In powerful economies we use advanced robotics, which keeps workers at a safe distance. Often, they don’t even need to go underground anymore: the robots put themselves at risk to do the construction. This is a natural progression of countries with economic resources.
But in other countries, building infrastructure means work, and often poorly paid work. We’re talking about 3 euros an hour, with projects carried out entirely by hand. If they are lucky enough to have machines, they’re the kind of machines we would have used 60 or 80 years ago—mechanical, noisy, hot. And it is considered acceptable, because it is part of a work program: “At least they are working, at least they are building something for their country.”
At the moment there is a huge disparity in what is considered an acceptable minimum for worksite safety. And let’s remember: right now many people are dying while building tunnels in the world. They die and nobody talks about it. This is one of the great challenges.
For me, in my President of ITA time, I pushed very hard for developing countries to have competency certificates for fundamental activities like rock bolting, shotcrete, at least for the basics, so that workers could have some awareness. We tried, but unfortunately we haven’t been able to do it as quickly as I hoped. In fact, I think this is one of the points where I failed. From the beginning, I literally begged for a minimum, for a basic competence that ITA could certify also for developing countries.
I wasn’t asking to immediately achieve world best practice standards but to progress step by step—teaching how to install rock bolts, how to operate rock drills, how to use shotcrete, how to mix correctly. The problem is that ITA, as an international body, believes it must always propose only world best practices. I understand this, but in the meantime, people are literally dying. I don’t care if it is not the best practice, we need at least something acceptable, something we can do, a minimum.

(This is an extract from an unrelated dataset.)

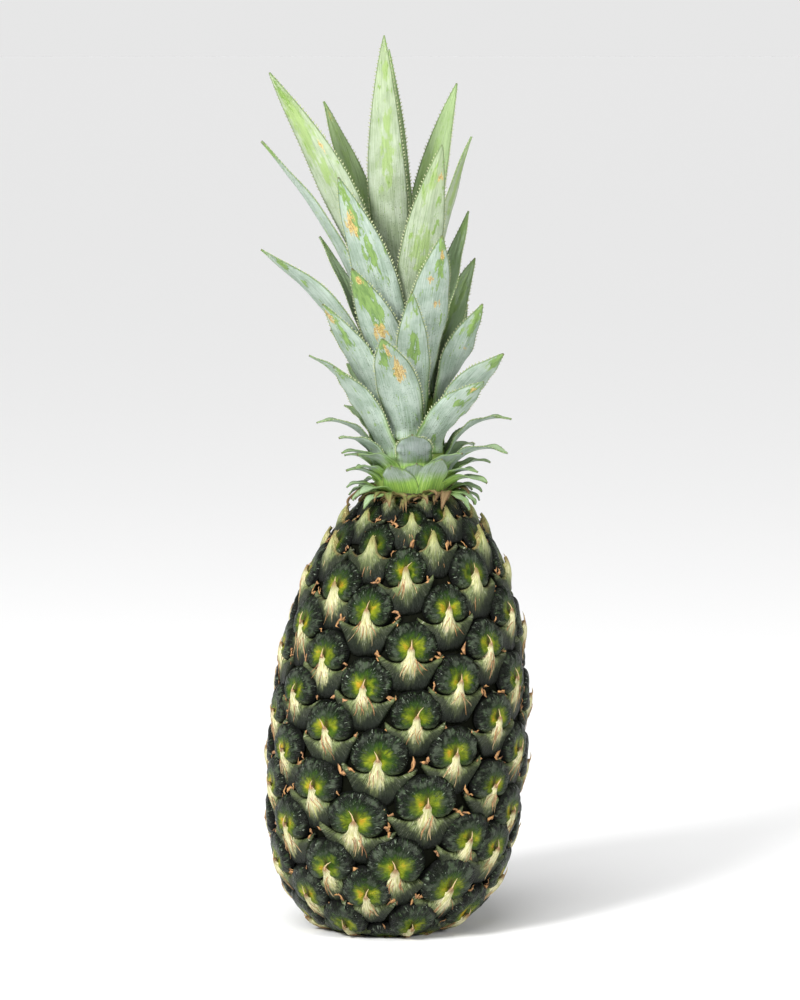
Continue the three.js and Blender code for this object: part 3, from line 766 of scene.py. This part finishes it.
def leaf_frame(leaf, foot, depth, share):
    at, along = leaf_curve(leaf, foot, depth, share)
    face = np.radians(leaf["angle"] + (leaf["face"] - leaf["angle"]) * smooth((share - 0.08) / 0.6))
    flat = np.stack([-np.sin(face), np.cos(face), np.zeros(len(share))], -1)
    outwards = rows_cross(flat, along)
    return at, along, outwards, rows_cross(along, outwards)


def leaf_size(leaf, foot, share, widest):
    root = max(stem_radius(foot) + 0.35, 5.0)
    channel = root + (CHANNEL_RADIUS - root) * smooth(share * 2)
    taper = np.minimum(1, (1 - share) / LEAF_TAPER)
    wide = leaf["width"] * np.sin(math.pi / 2 * np.maximum(taper, 0) ** 0.9)
    half = widest * np.tanh(wide / 2 / channel / widest)
    return channel, half


def leaf_points(leaf, foot, depth, widest, across, share, outside):
    """A place on a blade from its share across, its share of the length and its side, in mm."""
    at, along, outwards, sideways = leaf_frame(leaf, foot, depth, share)
    channel, half = leaf_size(leaf, foot, share, widest)
    middle = 0.9 - 0.1 * np.minimum(1, share * 2)
    thick = middle + (0.45 - middle) * across**2
    if "curl" in leaf:
        half = half * (1 + leaf["curl"] * smooth((share - 0.5) * 2))
    ripple = leaf["ripple"] * np.sin(share * leaf["waves"] + leaf["seed"]) * np.abs(across) ** 2.5
    ridge = 0.16 * np.cos(across * 9) * (1 - across**2) * np.minimum(1, channel * half / 5)
    radius = channel + outside * thick + ridge + ripple
    turned = across * half
    place = at + sideways * (radius * np.sin(turned))[:, None]
    return place + outwards * (radius * np.cos(turned) - channel)[:, None], channel * half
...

This is very real to me, because I have personally seen the dead bodies of workers. But for many people, especially those with an academic approach, what I say is repugnant—intellectually repugnant.
I understand that it is unpleasant to certify at a low level. But the truth is, in many countries, tunnel workers come from the poorest, least educated parts of the population, sacrificed as if their lives were worth less. This is not very different from what happened in our countries centuries ago, when children and women were sent to dig tunnels, sacrificed for sewage, for water, or other infrastructure. Since we have already gone through this, we should be more aware. Instead, we conveniently forget. And today, countries are killing their young people just as we did in the past. I am simply saying: we have the tools to help them.

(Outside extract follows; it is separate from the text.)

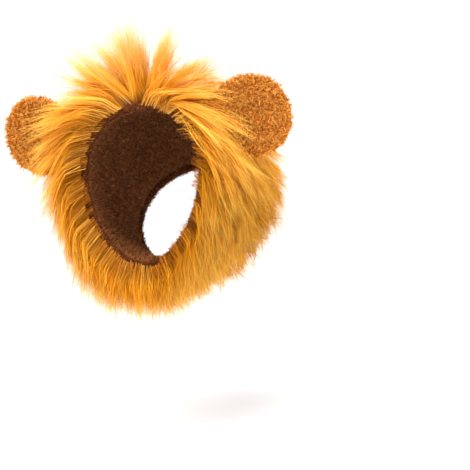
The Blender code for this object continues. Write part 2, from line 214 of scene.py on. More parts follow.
# The shortest pile's share of the length, the share that bends over, and its lightness, with how
# much patches and strands differ.
PILE_SHORTEST = 0.6
PILE_BEND = 0.5
PILE_TONE = 0.5
PILE_PATCH_TONE = 0.35
PILE_STRAND_TONE = 0.1
# The hood's cloth is a little uneven and round at its cut edges, in mm. The hems keep inside the
# solids and swell.
HOOD_UNEVEN = 0.35
CUT_ROUND = 0.5
HEM_SHARE = 0.95
HEM_SWELL = 0.06
# Ear fleece: curly tufts, the share of them in front, their height and curl in mm, their turn in
# radians and a strand's width in mm.
FLEECE_TUFTS = 2300
FLEECE_FRONT = 0.55
FLEECE_HEIGHT = (1.4, 2.6)
FLEECE_CURL = 0.9
FLEECE_TURN = (2.0, 4.5)
FLEECE_WIDTH = 0.55
# Its lightness, how much patches of this size in metres, tufts and strands differ, and how much
# lighter it is from this share of the ear outwards, a painted highlight round the rim.
FLEECE_TONE = 0.3
FLEECE_PATCHES = 0.012
FLEECE_PATCH_TONE = 0.12
FLEECE_TUFT_TONE = 0.12
FLEECE_STRAND_TONE = 0.08
FLEECE_RIM_PAINTED_LIGHT = 0.2
FLEECE_RIM = 0.93

# Finishes of fur and pile: colours at the root, middle and tip, the shares of a strand's length
# that the root's and the tip's take, how much strands differ and how rough they are.
FUR_COLUMNS = ("root", "middle", "tip", "root_length", "tip_length", "variation", "roughness")
FUR_ROWS = {
    "hood_pile": ((0.07, 0.018, 0.005), (0.23, 0.075, 0.020), (0.34, 0.13, 0.045), 0.5, 0.4, 0.9, 0.80),
    # The hems' pile: their own reddish brown, darkened with painted shade.
    "hem_pile_painted_shade": ((0.06, 0.014, 0.004), (0.18, 0.050, 0.013), (0.27, 0.09, 0.030), 0.5, 0.4, 0.9, 0.80),
    "ear_fleece": ((0.46, 0.120, 0.008), (0.96, 0.380, 0.035), (1.0, 0.62, 0.220), 0.6, 0.3, 0.7, 0.80),
    "mane_fur": ((0.48, 0.145, 0.006), (0.82, 0.330, 0.010), (0.98, 0.60, 0.110), 0.3, 0.35, 0.7, 0.55),
    "crest_fur": ((0.32, 0.070, 0.004), (0.98, 0.430, 0.018), (1.0, 0.76, 0.300), 0.3, 0.35, 0.6, 0.55),
}
MANE_COLOURS = dict(zip(FUR_COLUMNS, FUR_ROWS["mane_fur"]))
FUR_SHINE = 0.08
# Strands lighter than this turn towards the colour of their tips.
PALE_TONE = 0.45
# Finishes of plush cloth: the dark and light of its mottling, its scale and its relief in metres.
PLUSH_COLUMNS = ("dark", "light", "scale", "relief")
PLUSH_ROWS = {
    "hood_plush": ((0.08, 0.024, 0.007), (0.19, 0.065, 0.020), 420.0, 0.0006),
    # The hems' cloth: their own reddish brown, darkened with painted shade.
    "hem_plush": ((0.06, 0.014, 0.004), (0.15, 0.042, 0.012), 500.0, 0.0005),
    "ear_plush": ((0.30, 0.075, 0.008), (0.60, 0.220, 0.040), 420.0, 0.0008),
    "undercoat": ((0.34, 0.100, 0.007), (0.48, 0.145, 0.006), 300.0, 0.0010),
}
PLUSH_SHINE = 0.1
PLUSH_ROUGHNESS = 0.95
PLUSH_BUMP = 0.8

# Ears, as the solids have them. The cup is deeper at the tip than at the root by this share.
EAR_REACH = 60.0
EAR_HEIGHT = 60.0
EAR_DEPTH = 9.0
EAR_CUP = 9.0
EAR_CUP_LEAN = 0.25
EAR_PINCH = 0.24
EAR_COLUMNS = ("name", "side", "across", "behind", "above", "droop_deg", "turn_deg")
EAR_ROWS = (
    ("ear_left", -1.0, 73.0, 16.0, 30.0, 16.0, 12.0),
    ("ear_right", 1.0, 70.0, 16.0, 33.0, -4.0, 12.0),
)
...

You mentioned living through extreme situations. Can you tell us what you have experienced? What have you seen? Who are the people you have met? Why is it important to go through these experiences to truly understand the underground world?
I think many people were surprised, perhaps in the last year, to discover that I work in disaster response, because it was never publicized. The truth is that disasters are something no one really wants to talk about. Especially underground disasters: cave-ins, flooding, poisonous gases… most of the time, people die.
My professional world is about learning from failure: that’s why I’m so passionate about training people properly. Most of the time, the designs are fine, the plans are good, but in reality things don’t happen as expected on site. And very often there is no feedback mechanism that says: “the rock isn’t behaving as expected, we need to rethink the design.”
Even worse, often contractors underestimate costs and timelines to win the job, and then later come to ask for more. So the workers feel the pressure, almost the obligation, to cut corners. And in our world, this often means death. I see it too often. For example, disasters in cross-passages—pure catastrophes because people refuse to accept that the design was not suited to the rock type. Or simple incompetence, where no one on the team really knows what they are doing.
There is a huge gap between designers, contractors, the intellectual side, and the workforce. My goal is to allow people in developing economies, often less educated, to have a minimum level of competence to make tunnels safer and allow them to work safely.
We talked about Saint Barbara but you also told me about other forms of devotion you have seen in Asia or India. What are these traditions and how do they change from country to country?
For thousands of years every culture has had a spiritual dimension, some form of reflection, an idol, a ritual. In Europe we have Saint Barbara’s Day, but it could really be called “Idol Day” because in every part of the world people stop for a moment to reflect before going underground. They don’t always reflect on Saint Barbara, but it’s the same idea.
In Scandinavia, for example, there are ancient ceremonies not only to celebrate entering a tunnel but also when reaching the deepest point. In China, at the highest-level nuclear test facility in the Gobi Desert, there was a Buddha statue at the entrance. In India, I saw temples dedicated to the local mountain god, represented by idols or symbols. In Australia we don’t just have Saint Barbara, we also have indigenous spirits. It is not uncommon to see both Saint Barbara and the local spirit at the entrance of a tunnel.
It’s as if people feel the need for humility underground, to be respectful rather than arrogant when entering. After all, we are a species that evolved climbing trees. It is natural that digging beneath our feet feels strange to us.
With water it is different: we move better there and we have friends among mammals. Underground we don’t. It is hostile: our lungs struggle, our chest feels pressure, rocks surround us, vision is limited, the temperature rises, we sweat. Psychologically, it is no surprise that demons and evil characters are often linked to the underground. Recognizing a unifying figure to whom we entrust our human fragility in such a hostile environment becomes almost a necessity.
How would you imagine the future of the professionals training right now? What do you wish for them, both professionally and personally?
May they be guided by technical mastery, professional integrity and a deep reverence for the humanity that has nurtured them and the environments they serve. I wish for them the courage to innovate with compassion, the humility to learn from every challenge, and the strength to stand firm in the face of adversity. Professionally, may they become stewards of integrity, competency and guardians of wellbeing; personally, may they find joy in connection, peace in reflection, and fulfillment in knowing their work uplifts others – we make the world an even better place.